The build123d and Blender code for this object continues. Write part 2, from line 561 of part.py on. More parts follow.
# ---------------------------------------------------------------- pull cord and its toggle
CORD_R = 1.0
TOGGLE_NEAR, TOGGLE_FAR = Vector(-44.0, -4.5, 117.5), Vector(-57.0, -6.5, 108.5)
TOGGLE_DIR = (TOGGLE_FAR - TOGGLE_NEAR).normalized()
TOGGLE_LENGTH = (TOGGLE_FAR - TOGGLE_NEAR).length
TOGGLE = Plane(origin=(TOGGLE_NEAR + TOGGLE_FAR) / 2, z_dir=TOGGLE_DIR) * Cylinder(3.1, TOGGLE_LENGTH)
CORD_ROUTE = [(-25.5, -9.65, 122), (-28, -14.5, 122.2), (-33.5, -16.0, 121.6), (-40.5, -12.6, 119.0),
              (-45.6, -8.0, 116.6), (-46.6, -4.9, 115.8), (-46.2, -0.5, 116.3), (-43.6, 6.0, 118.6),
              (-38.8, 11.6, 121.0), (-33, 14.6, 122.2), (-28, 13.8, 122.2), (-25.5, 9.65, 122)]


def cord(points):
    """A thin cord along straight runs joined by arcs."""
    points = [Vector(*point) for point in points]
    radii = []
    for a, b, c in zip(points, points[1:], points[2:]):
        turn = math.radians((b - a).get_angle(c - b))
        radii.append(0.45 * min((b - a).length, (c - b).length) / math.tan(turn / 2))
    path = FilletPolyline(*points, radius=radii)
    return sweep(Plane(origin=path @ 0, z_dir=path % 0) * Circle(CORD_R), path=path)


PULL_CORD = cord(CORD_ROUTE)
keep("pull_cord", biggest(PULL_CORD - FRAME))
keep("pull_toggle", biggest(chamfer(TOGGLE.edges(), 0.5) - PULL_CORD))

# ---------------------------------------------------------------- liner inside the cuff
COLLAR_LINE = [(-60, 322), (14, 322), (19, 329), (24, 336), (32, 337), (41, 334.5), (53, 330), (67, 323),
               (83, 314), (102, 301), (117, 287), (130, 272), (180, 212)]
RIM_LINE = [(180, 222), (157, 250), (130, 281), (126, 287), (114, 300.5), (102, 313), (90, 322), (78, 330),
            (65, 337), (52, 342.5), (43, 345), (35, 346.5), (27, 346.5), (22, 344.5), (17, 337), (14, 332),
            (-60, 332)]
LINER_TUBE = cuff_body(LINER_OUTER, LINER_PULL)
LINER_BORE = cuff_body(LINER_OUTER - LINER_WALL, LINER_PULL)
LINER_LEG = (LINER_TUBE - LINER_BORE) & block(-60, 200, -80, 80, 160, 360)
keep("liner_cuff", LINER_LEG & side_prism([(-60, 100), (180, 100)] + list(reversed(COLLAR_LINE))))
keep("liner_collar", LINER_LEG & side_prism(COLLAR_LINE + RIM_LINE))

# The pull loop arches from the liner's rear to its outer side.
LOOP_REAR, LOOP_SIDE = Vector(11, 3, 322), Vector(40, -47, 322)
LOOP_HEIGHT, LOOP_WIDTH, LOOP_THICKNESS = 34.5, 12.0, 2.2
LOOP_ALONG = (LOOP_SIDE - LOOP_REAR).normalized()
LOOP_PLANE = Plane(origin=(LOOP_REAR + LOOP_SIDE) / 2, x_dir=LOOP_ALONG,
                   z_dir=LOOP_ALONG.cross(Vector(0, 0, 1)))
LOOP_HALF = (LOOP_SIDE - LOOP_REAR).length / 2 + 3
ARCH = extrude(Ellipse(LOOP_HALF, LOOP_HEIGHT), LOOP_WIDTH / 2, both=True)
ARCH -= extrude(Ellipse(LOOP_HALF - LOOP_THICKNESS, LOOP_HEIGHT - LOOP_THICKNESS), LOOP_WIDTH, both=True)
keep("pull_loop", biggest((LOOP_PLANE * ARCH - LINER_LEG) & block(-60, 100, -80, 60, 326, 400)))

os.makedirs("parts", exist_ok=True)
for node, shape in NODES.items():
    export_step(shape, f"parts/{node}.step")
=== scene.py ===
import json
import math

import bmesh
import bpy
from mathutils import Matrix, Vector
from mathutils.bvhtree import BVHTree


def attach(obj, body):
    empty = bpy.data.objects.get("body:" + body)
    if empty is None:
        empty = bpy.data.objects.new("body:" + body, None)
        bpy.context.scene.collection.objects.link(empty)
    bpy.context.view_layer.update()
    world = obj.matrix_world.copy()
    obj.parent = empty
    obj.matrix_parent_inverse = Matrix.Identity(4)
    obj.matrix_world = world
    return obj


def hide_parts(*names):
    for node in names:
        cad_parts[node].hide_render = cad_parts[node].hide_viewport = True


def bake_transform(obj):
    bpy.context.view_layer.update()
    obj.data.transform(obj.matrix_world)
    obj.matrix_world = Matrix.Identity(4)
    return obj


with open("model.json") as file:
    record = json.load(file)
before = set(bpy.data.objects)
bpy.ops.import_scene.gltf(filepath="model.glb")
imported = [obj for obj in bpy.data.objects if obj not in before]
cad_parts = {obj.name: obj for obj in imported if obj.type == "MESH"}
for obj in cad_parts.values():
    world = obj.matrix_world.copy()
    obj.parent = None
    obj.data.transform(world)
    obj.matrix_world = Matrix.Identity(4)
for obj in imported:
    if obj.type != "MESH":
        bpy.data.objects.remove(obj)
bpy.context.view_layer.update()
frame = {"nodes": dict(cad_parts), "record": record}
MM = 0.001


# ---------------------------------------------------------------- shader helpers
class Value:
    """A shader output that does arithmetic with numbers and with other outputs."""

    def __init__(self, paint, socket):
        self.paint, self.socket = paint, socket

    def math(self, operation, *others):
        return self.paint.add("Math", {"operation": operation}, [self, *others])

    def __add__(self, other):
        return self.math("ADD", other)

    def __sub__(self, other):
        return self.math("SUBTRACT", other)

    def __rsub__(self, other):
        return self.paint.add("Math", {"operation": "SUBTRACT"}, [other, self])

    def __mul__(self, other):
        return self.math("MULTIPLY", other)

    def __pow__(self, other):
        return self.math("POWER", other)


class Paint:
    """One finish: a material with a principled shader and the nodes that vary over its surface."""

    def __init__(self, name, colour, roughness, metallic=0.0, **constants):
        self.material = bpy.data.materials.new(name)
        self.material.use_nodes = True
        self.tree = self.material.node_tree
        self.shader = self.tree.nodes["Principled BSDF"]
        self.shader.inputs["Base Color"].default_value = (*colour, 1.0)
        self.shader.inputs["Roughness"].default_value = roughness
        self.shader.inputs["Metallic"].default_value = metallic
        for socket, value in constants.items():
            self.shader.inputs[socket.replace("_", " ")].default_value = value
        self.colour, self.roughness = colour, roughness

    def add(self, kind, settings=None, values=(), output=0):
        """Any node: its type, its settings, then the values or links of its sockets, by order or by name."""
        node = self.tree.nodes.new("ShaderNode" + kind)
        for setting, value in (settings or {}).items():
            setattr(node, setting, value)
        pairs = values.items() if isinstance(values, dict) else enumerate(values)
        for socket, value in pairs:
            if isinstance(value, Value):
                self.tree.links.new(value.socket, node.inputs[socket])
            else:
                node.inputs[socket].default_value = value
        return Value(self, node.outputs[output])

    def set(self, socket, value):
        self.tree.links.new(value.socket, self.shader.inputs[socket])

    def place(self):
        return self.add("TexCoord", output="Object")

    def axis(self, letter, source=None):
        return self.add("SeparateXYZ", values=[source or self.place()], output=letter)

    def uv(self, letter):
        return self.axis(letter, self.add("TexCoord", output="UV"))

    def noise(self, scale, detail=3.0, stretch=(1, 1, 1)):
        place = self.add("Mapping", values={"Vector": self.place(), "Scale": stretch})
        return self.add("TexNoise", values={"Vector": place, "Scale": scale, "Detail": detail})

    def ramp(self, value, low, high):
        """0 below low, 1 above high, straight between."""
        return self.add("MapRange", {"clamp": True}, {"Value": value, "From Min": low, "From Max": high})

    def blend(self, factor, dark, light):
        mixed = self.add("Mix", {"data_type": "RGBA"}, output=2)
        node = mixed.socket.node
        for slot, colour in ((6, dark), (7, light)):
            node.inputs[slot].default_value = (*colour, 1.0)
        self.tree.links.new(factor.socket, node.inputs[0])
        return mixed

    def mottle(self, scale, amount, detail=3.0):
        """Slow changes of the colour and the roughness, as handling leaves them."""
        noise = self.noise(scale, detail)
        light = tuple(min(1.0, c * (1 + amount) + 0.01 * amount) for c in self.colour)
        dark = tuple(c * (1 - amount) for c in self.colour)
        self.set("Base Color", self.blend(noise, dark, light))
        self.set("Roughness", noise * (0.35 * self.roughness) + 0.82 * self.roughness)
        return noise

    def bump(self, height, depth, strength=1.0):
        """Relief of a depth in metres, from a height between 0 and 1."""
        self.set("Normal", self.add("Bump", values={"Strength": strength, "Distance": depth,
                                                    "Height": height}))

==

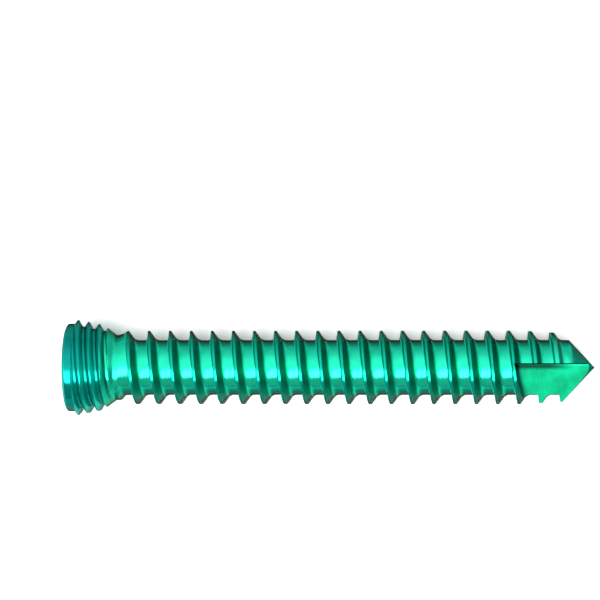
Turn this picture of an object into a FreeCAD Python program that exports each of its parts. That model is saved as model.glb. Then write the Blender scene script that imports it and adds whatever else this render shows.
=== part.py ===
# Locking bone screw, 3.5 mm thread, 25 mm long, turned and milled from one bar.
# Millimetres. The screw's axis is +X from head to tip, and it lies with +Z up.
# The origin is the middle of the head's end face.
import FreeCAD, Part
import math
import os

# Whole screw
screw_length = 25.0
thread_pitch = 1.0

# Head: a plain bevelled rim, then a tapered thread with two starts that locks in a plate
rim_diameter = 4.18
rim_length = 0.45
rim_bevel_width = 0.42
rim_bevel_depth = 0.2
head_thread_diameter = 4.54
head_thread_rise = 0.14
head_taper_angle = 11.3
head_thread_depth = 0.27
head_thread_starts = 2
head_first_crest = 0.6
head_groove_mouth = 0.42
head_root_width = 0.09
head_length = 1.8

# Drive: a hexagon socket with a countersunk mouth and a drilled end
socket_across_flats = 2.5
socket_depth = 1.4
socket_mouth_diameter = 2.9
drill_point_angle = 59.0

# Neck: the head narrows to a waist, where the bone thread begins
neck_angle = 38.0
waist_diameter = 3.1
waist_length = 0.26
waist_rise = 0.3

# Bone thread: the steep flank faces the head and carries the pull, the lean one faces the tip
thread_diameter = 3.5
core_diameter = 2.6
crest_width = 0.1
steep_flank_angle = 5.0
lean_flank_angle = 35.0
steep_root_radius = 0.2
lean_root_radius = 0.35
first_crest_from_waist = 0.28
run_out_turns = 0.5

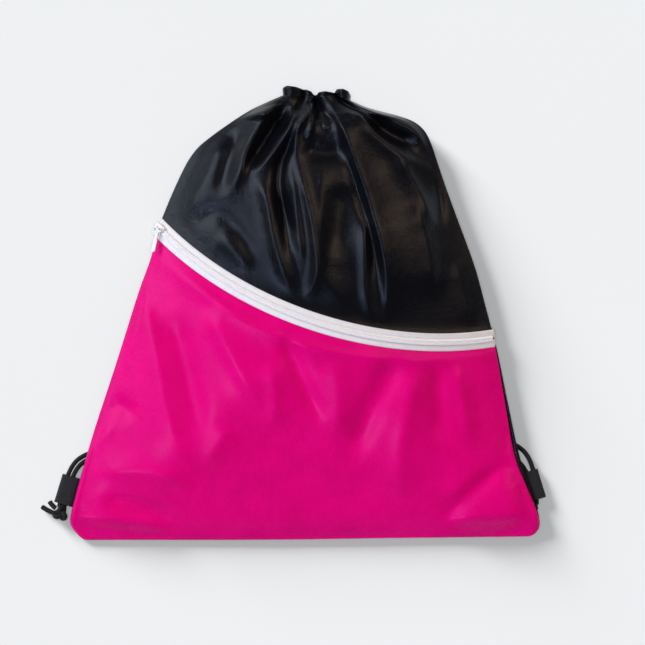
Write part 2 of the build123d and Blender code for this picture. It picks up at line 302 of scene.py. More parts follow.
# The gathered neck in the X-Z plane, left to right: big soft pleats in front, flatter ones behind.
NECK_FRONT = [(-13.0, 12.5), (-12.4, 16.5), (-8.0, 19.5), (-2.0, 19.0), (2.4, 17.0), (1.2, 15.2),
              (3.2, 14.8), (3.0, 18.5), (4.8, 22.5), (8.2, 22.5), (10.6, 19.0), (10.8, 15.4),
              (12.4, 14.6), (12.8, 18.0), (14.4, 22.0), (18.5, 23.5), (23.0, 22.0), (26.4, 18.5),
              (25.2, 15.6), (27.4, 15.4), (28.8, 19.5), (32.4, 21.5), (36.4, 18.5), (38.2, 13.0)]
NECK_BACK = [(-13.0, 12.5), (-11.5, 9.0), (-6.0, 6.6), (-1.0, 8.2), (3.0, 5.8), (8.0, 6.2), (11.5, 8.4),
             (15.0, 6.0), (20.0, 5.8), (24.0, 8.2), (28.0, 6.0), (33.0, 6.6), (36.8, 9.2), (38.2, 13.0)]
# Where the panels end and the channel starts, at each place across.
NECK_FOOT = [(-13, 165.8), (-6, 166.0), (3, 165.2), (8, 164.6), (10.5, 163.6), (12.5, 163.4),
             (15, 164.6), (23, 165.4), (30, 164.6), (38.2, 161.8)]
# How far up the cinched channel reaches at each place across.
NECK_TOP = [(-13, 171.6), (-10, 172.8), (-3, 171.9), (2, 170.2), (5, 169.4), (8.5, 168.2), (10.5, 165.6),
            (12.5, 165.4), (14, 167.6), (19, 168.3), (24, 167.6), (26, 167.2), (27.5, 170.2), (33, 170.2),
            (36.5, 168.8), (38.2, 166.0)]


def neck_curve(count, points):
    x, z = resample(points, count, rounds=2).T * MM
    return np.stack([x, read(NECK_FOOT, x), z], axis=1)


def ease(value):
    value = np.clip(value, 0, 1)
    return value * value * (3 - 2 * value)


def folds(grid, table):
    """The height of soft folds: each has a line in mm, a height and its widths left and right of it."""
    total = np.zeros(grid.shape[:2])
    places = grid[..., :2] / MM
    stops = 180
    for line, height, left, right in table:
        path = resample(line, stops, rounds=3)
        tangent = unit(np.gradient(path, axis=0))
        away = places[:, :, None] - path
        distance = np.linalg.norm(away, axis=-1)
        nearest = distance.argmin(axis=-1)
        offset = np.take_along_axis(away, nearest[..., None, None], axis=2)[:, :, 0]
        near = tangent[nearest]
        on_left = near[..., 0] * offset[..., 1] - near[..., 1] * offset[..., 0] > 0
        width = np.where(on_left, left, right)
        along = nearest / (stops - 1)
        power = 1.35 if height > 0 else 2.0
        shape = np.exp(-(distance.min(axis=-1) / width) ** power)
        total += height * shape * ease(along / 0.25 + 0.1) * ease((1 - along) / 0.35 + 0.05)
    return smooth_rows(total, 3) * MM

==

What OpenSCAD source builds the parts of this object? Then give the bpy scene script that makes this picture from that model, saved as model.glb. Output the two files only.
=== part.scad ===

Problem requirements ▸
Extract from the listing above the lines between the line containing "LOOP_HALF = (LOOP_SIDE" and the line containing "shader output that", keeping both of those lines. Output nothing else.

Written solution ▸
LOOP_HALF = (LOOP_SIDE - LOOP_REAR).length / 2 + 3
ARCH = extrude(Ellipse(LOOP_HALF, LOOP_HEIGHT), LOOP_WIDTH / 2, both=True)
ARCH -= extrude(Ellipse(LOOP_HALF - LOOP_THICKNESS, LOOP_HEIGHT - LOOP_THICKNESS), LOOP_WIDTH, both=True)
keep("pull_loop", biggest((LOOP_PLANE * ARCH - LINER_LEG) & block(-60, 100, -80, 60, 326, 400)))

os.makedirs("parts", exist_ok=True)
for node, shape in NODES.items():
    export_step(shape, f"parts/{node}.step")
=== scene.py ===
import json
import math

import bmesh
import bpy
from mathutils import Matrix, Vector
from mathutils.bvhtree import BVHTree


def attach(obj, body):
    empty = bpy.data.objects.get("body:" + body)
    if empty is None:
        empty = bpy.data.objects.new("body:" + body, None)
        bpy.context.scene.collection.objects.link(empty)
    bpy.context.view_layer.update()
    world = obj.matrix_world.copy()
    obj.parent = empty
    obj.matrix_parent_inverse = Matrix.Identity(4)
    obj.matrix_world = world
    return obj


def hide_parts(*names):
    for node in names:
        cad_parts[node].hide_render = cad_parts[node].hide_viewport = True


def bake_transform(obj):
    bpy.context.view_layer.update()
    obj.data.transform(obj.matrix_world)
    obj.matrix_world = Matrix.Identity(4)
    return obj


with open("model.json") as file:
    record = json.load(file)
before = set(bpy.data.objects)
bpy.ops.import_scene.gltf(filepath="model.glb")
imported = [obj for obj in bpy.data.objects if obj not in before]
cad_parts = {obj.name: obj for obj in imported if obj.type == "MESH"}
for obj in cad_parts.values():
    world = obj.matrix_world.copy()
    obj.parent = None
    obj.data.transform(world)
    obj.matrix_world = Matrix.Identity(4)
for obj in imported:
    if obj.type != "MESH":
        bpy.data.objects.remove(obj)
bpy.context.view_layer.update()
frame = {"nodes": dict(cad_parts), "record": record}
MM = 0.001


# ---------------------------------------------------------------- shader helpers
class Value:
    """A shader output that does arithmetic with numbers and with other outputs."""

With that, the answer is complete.